Brenda spoke a bit about her background and early exposure to computers and game design and how they fit into her training and research as a scholar of theatre, drama, and art criticism. She was fascinated by virtual reality and artificial intelligence and how they fit into theories of Aristotelian poetics. Games and virtual characters became, for her, a new way of embodiment and narrative play. These experiments are all part of Brenda's interest in using technology and understanding technology in the context of nature, especially human nature, and using technology as a way to understand nature rather than as something that sits in opposition to it.
Susan is an art historian and her work on Marcel Duchamp and his blending of visual designs with word play. By playing with words and puns, he was part of the Dadaist tradition that sought to explore the rules of language and expose and change the structures of language. The avant-garde used play towards their ends: exploring an instability of meaning (particularly in puns). Punning phrases are syntactically correct but empty of meaning. It's all form, no content -- a kind of abstraction. A second level of play is in interaction with the audience: a pun has to be heard and when it's activated, the audience understands the pun at the same time that the meaning breaks down.
Kate asks Mary, how do you put value into your piece? Mary notes that this is a difficult problem for makers. The act of making, especially for interactive media, and games, is that what you are making is a system that is not pre-defined. it has affordances that results in emergent behavior, and the maker doesn't know initially if those behaviors will match up with design goals. "Values" is also a loaded term that can be difficult to approach but Mary suggests unpacking the value words by thinking about the specifics. Then you have to verify whether those values exist in the players as they play the work. It takes humility, as a designer, to interrogate play and get feedback properly.

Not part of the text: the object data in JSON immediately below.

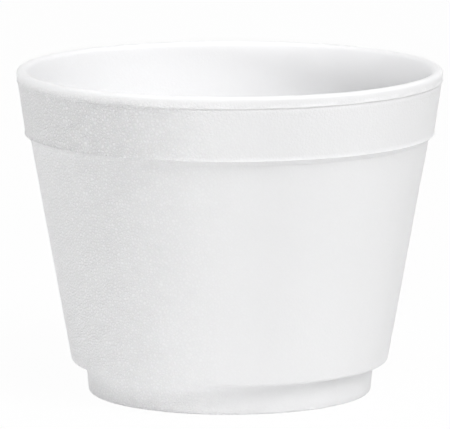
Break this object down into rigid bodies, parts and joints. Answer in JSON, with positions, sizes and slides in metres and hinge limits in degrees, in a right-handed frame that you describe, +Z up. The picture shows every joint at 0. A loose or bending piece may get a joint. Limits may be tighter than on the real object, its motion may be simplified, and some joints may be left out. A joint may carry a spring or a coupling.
{
  "type": "foam bowl",
  "caption": "Squat tapered round food bowl moulded in foam, with a rounded lip that a lid snaps over, a thick band below it, a stepped foot and a hollow base.",
  "frame": {"origin": "on the axis, in the plane that the foot ring stands on", "axes": "+Z up along the axis of the bowl, out of its mouth; X and Y are any two level directions, because the bowl is round"},
  "size_m": [0.108, 0.108, 0.0826],
  "materials": {
    "foam": "white expanded polystyrene, matt with a soft sheen, fine grain of fused beads"
  },
  "bodies": {
    "root": {"bowl": "foam"}
  },
  "joints": []
}
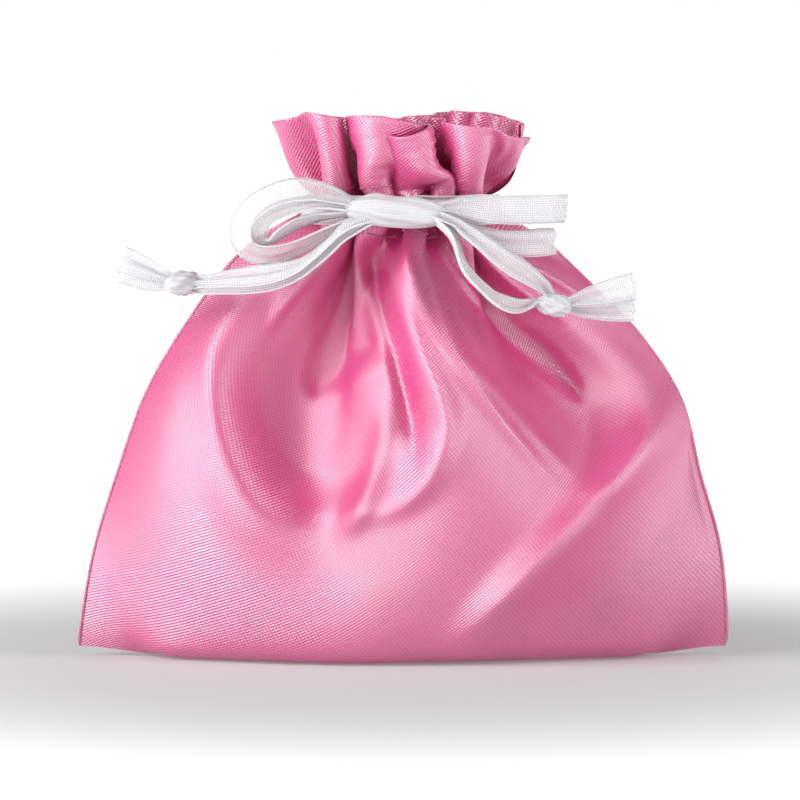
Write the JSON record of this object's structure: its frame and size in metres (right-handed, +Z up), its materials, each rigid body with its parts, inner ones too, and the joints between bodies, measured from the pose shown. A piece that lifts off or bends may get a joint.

The conversation also touched on the need for human-centered research and design; the meaning of play and how Duchamp and other avant-gardists changed the role of play in our lives; how to manage conflicts between your design goals and what's absorbed by the player; how we might make games that change behaviors and how that might align with an artistic goal to point out and interrogate the problem.
Susan noted that "The rules are arbitrary, which means you can change them." Which I think is both inspiring and frightening.